Cash's sudden departure is as surprising and mysterious as that dead leopard shark turning up in a Clovis canal. Three weeks ago, a confident Cash was selling the district's performance and beating the drum for a possible $300 million bond measure to spiff up Clovis Unified's fabulous -- but aging -- facilities. Next thing you know, the district is robo-calling news of his retirement to staff.
What happened behind the scenes is anybody's guess. Perhaps dozens of small board concerns grew into a tsunami of regret over Cash's hiring or the direction he was taking the district.
What we do know is this: The Clovis Unified board stepped into the vacuum of Buchanan's departure, grabbed power and hasn't let go. If you're saying this is the way school districts are supposed to operate, you're right. But the reality is that Buchanan -- not the board -- ran the district for three decades.
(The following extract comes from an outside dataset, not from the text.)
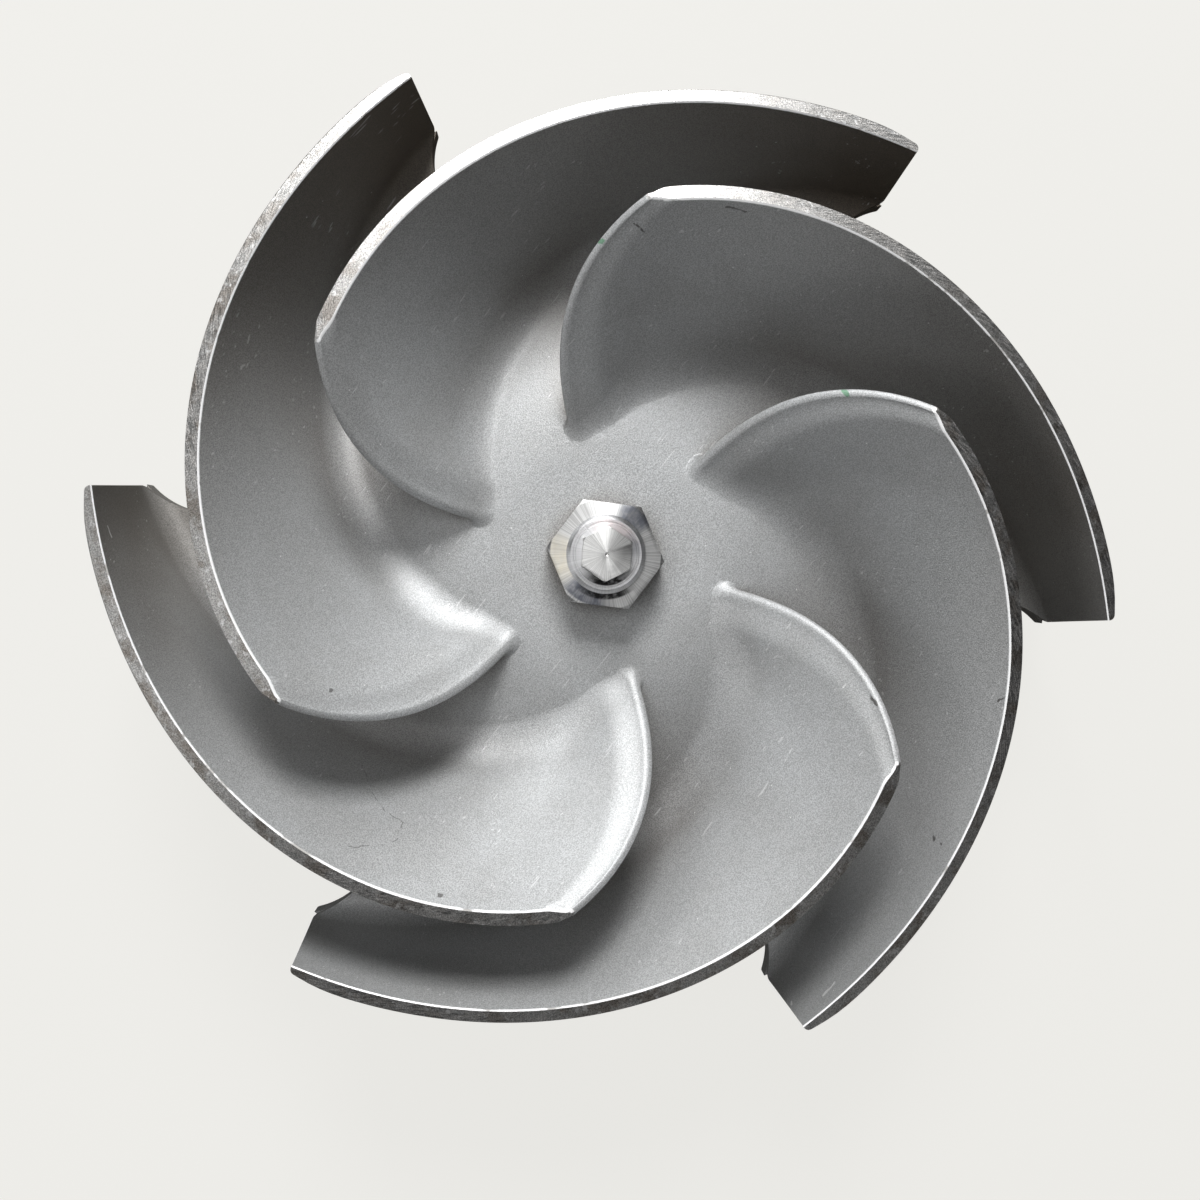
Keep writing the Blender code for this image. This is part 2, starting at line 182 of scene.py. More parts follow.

All these years later, the board again is looking for someone who can keep test scores up and balance finances without deviating too much from the Clovis template.
The rub is, anyone with at least one eye open recognizes that big changes are coming to Clovis Unified -- even if some trustees wish it weren't so. The suburban bubble that protected the district from urban realities is being pierced as enrollment climbs toward 40,000 and demographics change.
The educational challenges are steeper. Teachers -- always expected to put in extra hours -- want to be paid as well as those in other large districts. Sooner or later, the teachers will form a union, and this will affect the solidarity of a board that has had little turnover. Finally, there's the challenge of finding money to maintain and repair facilities.
With Cash's departure, the Clovis rhythm calls for an insider. But if it's an outsider, the same rules apply. The next superintendent will be required to pay homage to Buchanan and the Clovis way of doing things while guiding the district through today's realities and deferring to the board's stronger personalities.
In short, it's a job for someone who knows a lot about education -- and even more about surviving the tough politics of a district with big expectations.